I think I’m sort of obsessed with Gretchen Rubin’s The Happiness Project in the way that some people get obsessed with a TV series or fiction writer. I first read her book almost 2 years ago and, to be honest, I didn’t get into it at first. Gretchen sort of annoyed me: her resolutions seemed so virtuous, and she was so meticulous and good about tracking them and following through with them. I was bothered by the concept of a happiness project because I felt like I could never do anything like it.
But as I read more of the book (for whatever reason, I felt compelled to carry on), I realized that part of why Gretchen bugged me is because, well, I’m sort of just like her in a lot of ways. Once I relaxed about it, I found myself really enjoying her project and even cheering for her. I then started following her blog, which has great nuggets of happiness truth, and I’ve been to hear her speak. She was so much nerdier and dorkier than I envisioned, and it only endeared her to me more! It felt like listening to someone you really like talk, and it’s clear she’s so passionate about this whole happiness thing that the lecture didn’t feel like a lecture at all. So anyway, I’m pretty much obsessed with Gretchen Rubin and her happiness project.
I still don’t feel like I can do a full-blown project of my own, but using happiness as a frame of reference has been good as I reflect on day-to-day life. I’ve blogged before about my book club, which was somewhat inspired by her truth that “What’s fun for you isn’t necessarily fun for other people and vice versa,” as well as other related concepts, like her Secrets of Adulthood.
As I was washing the dishes the other night, somewhat begrudgingly, I must admit, I had a flash: this isn’t particularly fun right now, but the happiness boost I’ll get from having it done later (and seeing the kitchen clean) will be well worth it. That felt Happiness Project-esque to me.

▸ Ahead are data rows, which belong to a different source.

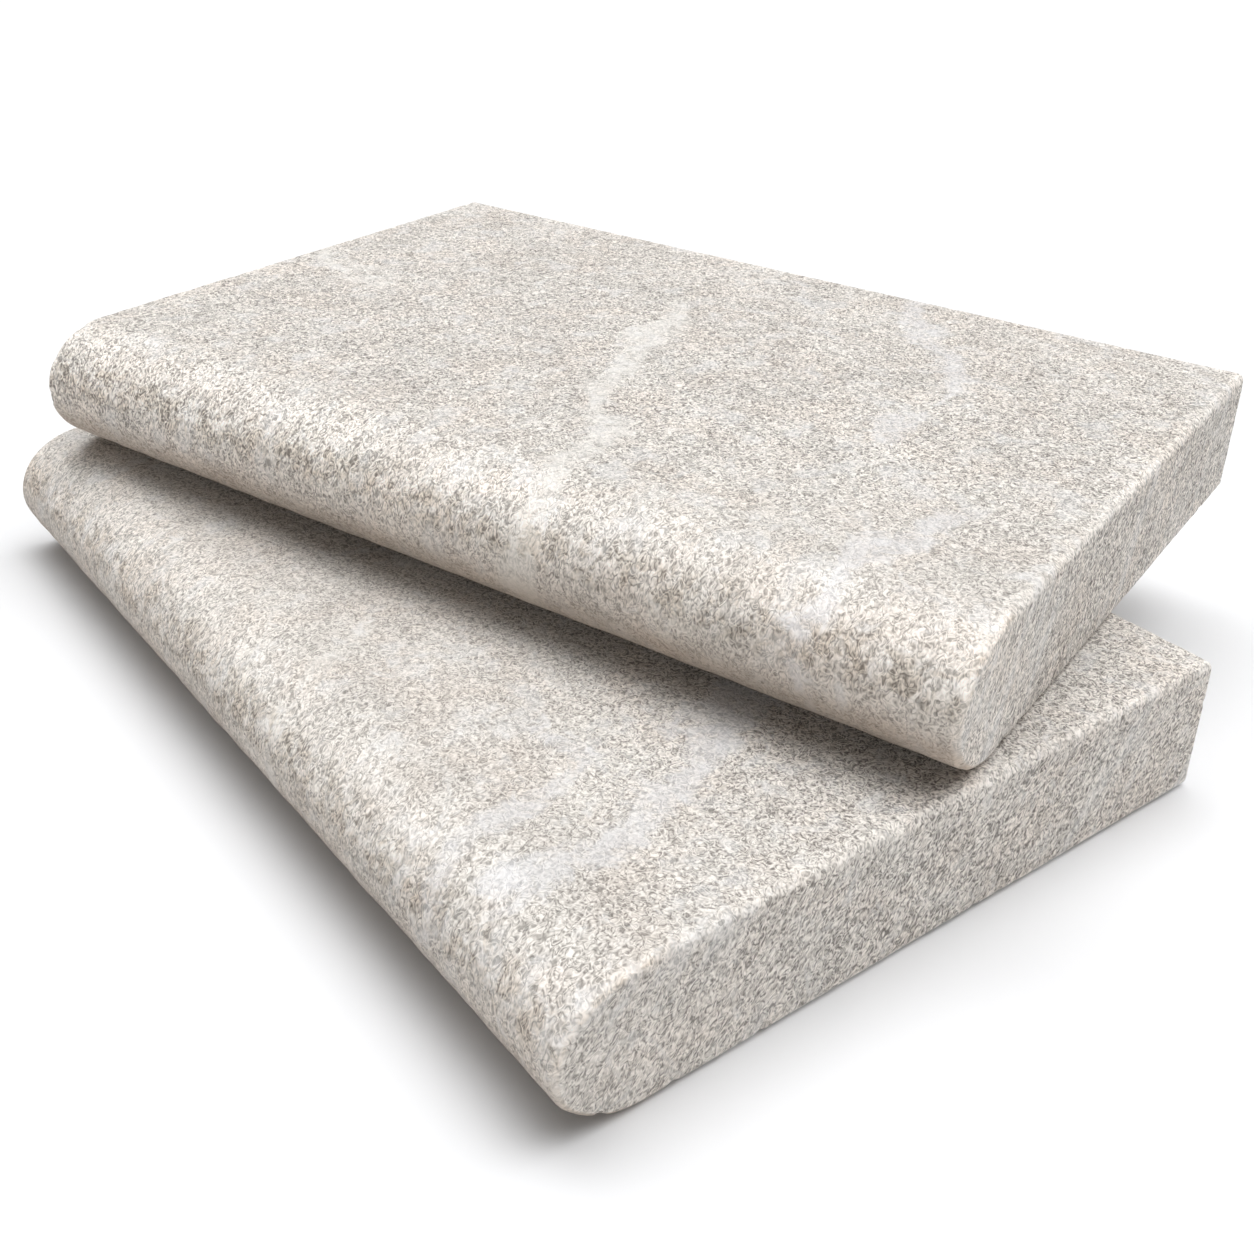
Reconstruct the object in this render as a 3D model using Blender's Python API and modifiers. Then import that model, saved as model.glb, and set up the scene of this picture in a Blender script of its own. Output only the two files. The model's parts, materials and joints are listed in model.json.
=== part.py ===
"""A pair of granite slabs, one long edge of each worked to a half-round nose, stacked one on the other.

The lower slab lies square to the world axes with the middle of its underside at the origin and its
nose towards -Y. The upper slab rests on it, turned and set back, and lifts off straight up.
"""

import math

import bpy

# Slab, the same for both
SLAB_LENGTH = 0.305
SLAB_WIDTH = 0.203
SLAB_THICKNESS = 0.038
NOSE_DEPTH = 0.023
NOSE_SEGMENTS = 40
ARRIS_RADIUS = 0.0024
ARRIS_SEGMENTS = 3

# How the upper slab lies on the lower one
REST_GAP = 0.0003
UPPER_TURN = math.radians(17.8)
UPPER_SET_LEFT = 0.022
UPPER_SET_BACK = 0.0505

LOWER_STONE = (0.585, 0.548, 0.507, 1.0)
UPPER_STONE = (0.610, 0.572, 0.530, 1.0)
STONE_ROUGHNESS = 0.82

WELD_DISTANCE = 0.00001
FLAT_ANGLE = math.radians(1)
ARRIS_ANGLE = math.radians(40)


def clear_scene():
    for obj in list(bpy.data.objects):
        bpy.data.objects.remove(obj, do_unlink=True)


def stone_material(name, colour):
    """Matt granite: rough, never metallic."""
    material = bpy.data.materials.new(name)
    material.use_nodes = True
    shader = material.node_tree.nodes["Principled BSDF"]
    shader.inputs["Base Color"].default_value = colour
    shader.inputs["Roughness"].default_value = STONE_ROUGHNESS
    shader.inputs["Metallic"].default_value = 0.0
    material.diffuse_color = colour
    return material


def slab_section():
    """The slab seen from its end, centred: a flat back, and a nose that is half an ellipse."""
    back = SLAB_WIDTH / 2
    nose_root = -SLAB_WIDTH / 2 + NOSE_DEPTH
    half_thickness = SLAB_THICKNESS / 2
    points = [(back, -half_thickness), (back, half_thickness)]
    for step in range(NOSE_SEGMENTS + 1):
        angle = math.pi / 2 + math.pi * step / NOSE_SEGMENTS
        points.append((nose_root + NOSE_DEPTH * math.cos(angle), half_thickness * math.sin(angle)))
    return points


def make_slab(name, material, collection):
    """The end section, filled and run out along the length, with every sharp edge taken off."""
    section = slab_section()
    curve = bpy.data.curves.new(name, "CURVE")
    curve.dimensions = "2D"
    curve.fill_mode = "BOTH"
    curve.extrude = SLAB_LENGTH / 2
    spline = curve.splines.new("POLY")
    spline.points.add(len(section) - 1)
    for point, (across, up) in zip(spline.points, section):
        point.co = (across, up, 0.0, 1.0)
    spline.use_cyclic_u = True
    curve.materials.append(material)

    slab = bpy.data.objects.new(name, curve)
    collection.objects.link(slab)
    # Section across on +Y and up on +Z, run along X.
    slab.rotation_euler = (math.pi / 2, 0.0, math.pi / 2)

    weld = slab.modifiers.new("weld", "WELD")
    weld.merge_threshold = WELD_DISTANCE
    # Each end is one flat face, so that the arris keeps its full width.
    one_face_ends = slab.modifiers.new("one_face_ends", "DECIMATE")
    one_face_ends.decimate_type = "DISSOLVE"
    one_face_ends.angle_limit = FLAT_ANGLE
    arris = slab.modifiers.new("arris", "BEVEL")
    arris.width = ARRIS_RADIUS
    arris.segments = ARRIS_SEGMENTS
    arris.limit_method = "ANGLE"
    arris.angle_limit = ARRIS_ANGLE
    return slab


def build():
    clear_scene()
    collection = bpy.data.collections.new("stacked_granite_slabs")
    bpy.context.scene.collection.children.link(collection)

    lower = make_slab("lower_slab", stone_material("lower_stone", LOWER_STONE), collection)
    lower.location = (0.0, 0.0, SLAB_THICKNESS / 2)

    # The upper slab's seat: the middle of its underside, on the line that it lifts along.
    seat = bpy.data.objects.new("upper_slab_seat", None)
    collection.objects.link(seat)
    seat.location = (-UPPER_SET_LEFT, UPPER_SET_BACK, SLAB_THICKNESS + REST_GAP)
    seat.rotation_euler = (0.0, 0.0, UPPER_TURN)

    upper = make_slab("upper_slab", stone_material("upper_stone", UPPER_STONE), collection)
    upper.parent = seat
    upper.location = (0.0, 0.0, SLAB_THICKNESS / 2)


build()
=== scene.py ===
"""A pair of granite slabs with rounded noses, stacked one on the other, in a plain white studio."""

import json
import math

import bmesh
import bpy
import numpy as np
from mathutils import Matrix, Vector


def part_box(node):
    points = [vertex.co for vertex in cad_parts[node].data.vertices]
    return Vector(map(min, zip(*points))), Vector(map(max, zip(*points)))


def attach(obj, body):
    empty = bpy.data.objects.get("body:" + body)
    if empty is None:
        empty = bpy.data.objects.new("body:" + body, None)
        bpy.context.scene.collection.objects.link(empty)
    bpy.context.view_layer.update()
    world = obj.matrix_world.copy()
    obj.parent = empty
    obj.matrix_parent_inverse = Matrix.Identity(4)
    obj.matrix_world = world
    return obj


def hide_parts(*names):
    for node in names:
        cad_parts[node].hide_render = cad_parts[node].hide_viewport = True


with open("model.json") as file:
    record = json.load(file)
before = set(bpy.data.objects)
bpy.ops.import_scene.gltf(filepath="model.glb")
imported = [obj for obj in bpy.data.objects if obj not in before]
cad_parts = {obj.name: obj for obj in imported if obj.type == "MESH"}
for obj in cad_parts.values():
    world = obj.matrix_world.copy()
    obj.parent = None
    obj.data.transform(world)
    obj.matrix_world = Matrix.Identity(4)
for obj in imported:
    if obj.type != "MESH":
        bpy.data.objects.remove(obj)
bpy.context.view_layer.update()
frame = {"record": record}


# ---------------------------------------------------------------------------------------------
# The lower slab: one block of pale fine-grained granite, sawn to size. Its front long edge is ground
# to a rounded nose, its other edges are eased to a small arris, and it is blasted matt all over. It
# stands loose on the floor.
# ---------------------------------------------------------------------------------------------

slab_low, slab_high = (np.array(corner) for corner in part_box("lower_slab"))
SLAB_LENGTH, SLAB_WIDTH, SLAB_THICKNESS = slab_high - slab_low
NOSE_DEPTH = 0.023
ARRIS_RADIUS = 0.0024

GRID_STEP = 0.0016
ARRIS_STEPS = 6
NOSE_STEPS = 44
BACK_STEPS = 22
END_RINGS = 12
CLOSING_GAP = 0.00002

# How deep the blasting's swells and pits, the grinding's lumps and the arrises' chips go
SWELL_DEPTH = 0.00007
PIT_DEPTH = 0.00006
LUMP_DEPTH = 0.00022
CHIP_DEPTH = 0.0006


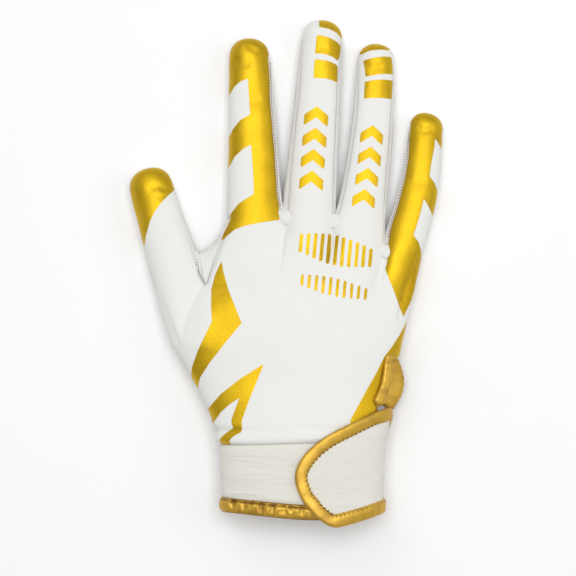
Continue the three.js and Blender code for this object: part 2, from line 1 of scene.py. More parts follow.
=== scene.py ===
"""A right-hand receiver glove of white stretch cloth with gold print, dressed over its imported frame.

It lies palm down with the fingers along +Y and the thumb on the -X side. Sizes in the tables are
millimetres from the middle of the wrist seam, and the finished pieces are in metres."""
import math
import bpy
import numpy as np
from mathutils import Matrix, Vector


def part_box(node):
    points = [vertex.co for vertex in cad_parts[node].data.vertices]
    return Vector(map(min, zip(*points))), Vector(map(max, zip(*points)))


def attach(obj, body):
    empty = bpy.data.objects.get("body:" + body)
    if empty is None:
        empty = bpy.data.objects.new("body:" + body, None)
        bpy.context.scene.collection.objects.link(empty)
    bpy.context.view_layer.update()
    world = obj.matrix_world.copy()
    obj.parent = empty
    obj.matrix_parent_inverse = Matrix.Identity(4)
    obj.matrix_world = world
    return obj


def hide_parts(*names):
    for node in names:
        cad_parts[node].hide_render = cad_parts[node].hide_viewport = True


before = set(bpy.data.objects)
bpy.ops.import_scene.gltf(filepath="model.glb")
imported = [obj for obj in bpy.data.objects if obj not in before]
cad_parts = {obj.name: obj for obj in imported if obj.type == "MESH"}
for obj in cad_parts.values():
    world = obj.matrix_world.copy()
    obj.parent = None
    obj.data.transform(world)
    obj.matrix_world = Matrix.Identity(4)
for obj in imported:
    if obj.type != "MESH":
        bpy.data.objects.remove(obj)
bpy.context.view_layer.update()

# The camera looks straight down. At OUTLINE_HEIGHT above the floor, where the glove is widest, the
# picture is IMAGE_SIDE pixels of MM_PER_PIXEL wide. Heights and the view's centre are in metres.
MM = 0.001
IMAGE_SIDE = 576
MM_PER_PIXEL = 0.467
CAMERA_HEIGHT = 1.2
OUTLINE_HEIGHT = 0.012
VIEW_CENTRE = (0.0008, -0.0075)
SENSOR = 36.0

lens = SENSOR * (CAMERA_HEIGHT - OUTLINE_HEIGHT) / (IMAGE_SIDE * MM_PER_PIXEL * MM)
camera_data = bpy.data.cameras.new("camera")
camera_data.lens = lens
camera_data.sensor_width = SENSOR
camera = bpy.data.objects.new("camera", camera_data)
camera.location = (*VIEW_CENTRE, CAMERA_HEIGHT)
bpy.context.scene.collection.objects.link(camera)
bpy.context.scene.camera = camera

# Cloth, seams and trim, in millimetres
WALL = 1.3
SEAM_GAP = 0.1
BINDING_WIDTH = 6.0
HEM_BINDING = 7.0
STITCH_ROW = HEM_BINDING - 1.3
HEM_RISE, WRIST_DIP = 3.0, 1.2
BINDING_PROUD = 0.9
REST_FLAT = 0.5

# Hand and cuff
WRIST_WIDTH, WRIST_DEPTH = 75.0, 27.0
PALM_DEPTH, KNUCKLE_DEPTH = 27.0, 19.0
KNUCKLE_WIDTH, HAND_LENGTH = 92.0, 104.0
CUFF_LENGTH, HEM_WIDTH, CUFF_LIFT = 35.5, 72.0, 3.0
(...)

And as I’ve pondered that realization, I think I’ve come up with a happiness resolution:
Do one thing every day that I don’t have to do.
I am extremely duty-driven. Often that fact that something needs to be done is enough motivation to power me through doing it. But lately I’ve been finding that I’ve felt more grudging about these tasks, things like doing the laundry and going grocery shopping. Grudging is not a productive emotion. It’s not like I want Andy to take over the laundry and the grocery shopping. In fact, I specifically want to be the one in our family who does these things. So what good is it for me to feel grumpy about them? I’ve been trying to be more conscious of my attitude when I announce that I’m going to the store or the laundry room, and it’s been helping to remember that I ultimately am glad to be in charge of these tasks, but it’s still hard to get to the end of a day and feel like everything I did that day was just out of utility, that nothing I did was fun or just for me.
So I’m going to try to add small things that are not required. (And I hope that by trying to add them they don’t start feeling required.) I really am not sure what these things might be. Unfortunately, most of the things I can think of require spending money: stopping to get a fancy coffee drink, getting a pedicure, buying a new shirt, or renting a chick flick to watch online. And things like watching a chick flick and getting a pedicure take a fair amount of time, which is often of the essence. But I feel confident that there are things I can do that will make me happy that don’t need to be done. It’s my goal to figure out what some of them are and incorporate them into my life on a more regular basis.
What are some little happiness boosters in your life? Do you spend much time consciously considering your happiness level?